Here’s what frustrates me about all these shows getting canceled: they represent exactly what science fiction should be doing. Not just entertaining us with laser battles and explosions, but using speculative concepts to examine what it means to be human. Dark Matter asks whether we can escape our past. Counterpart explores how different choices create different people. The Expanse shows us that expanding into space won’t solve our fundamental problems. Travelers questions the cost of sacrifice for the greater good. The OA suggests that reality might be more malleable than we think.

These aren’t just good sci-fi shows—they’re the kind of thoughtful, scientifically literate television that proves the genre can be more than mindless entertainment. And they all got killed by networks and algorithms that apparently prefer their science fiction loud, dumb, and familiar.
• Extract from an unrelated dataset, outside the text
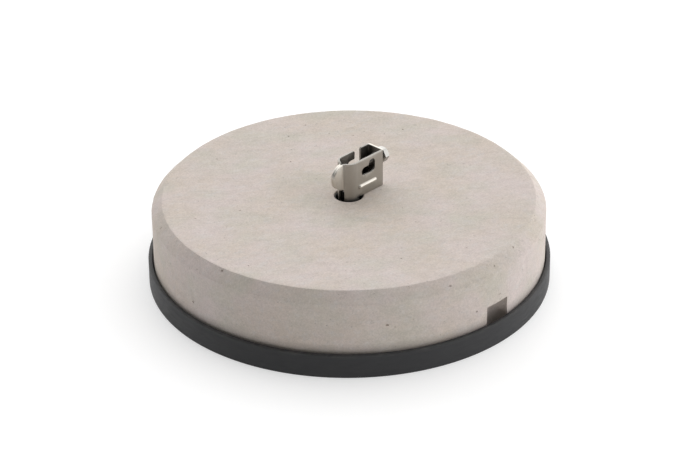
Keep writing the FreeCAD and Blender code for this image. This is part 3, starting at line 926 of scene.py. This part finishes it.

I keep hoping one of them will get revived, the way The Expanse was rescued by Amazon. Dark Matter’s creators are still pushing for a conclusion movie. The OA’s fans mounted one of the most creative campaign efforts I’ve ever seen, complete with billboards and flash mob interpretive dances (which, okay, sounds ridiculous but was actually kind of touching). Even canceled shows can find new audiences through streaming and word of mouth.

But mostly, these shows remind me why I fell in love with science fiction in the first place, watching the Apollo launches as a kid and dreaming about the futures we might build. The best sci-fi doesn’t just predict technology—it helps us think about the choices we’ll face as that technology develops. These five shows did that beautifully, and they deserved better from all of us.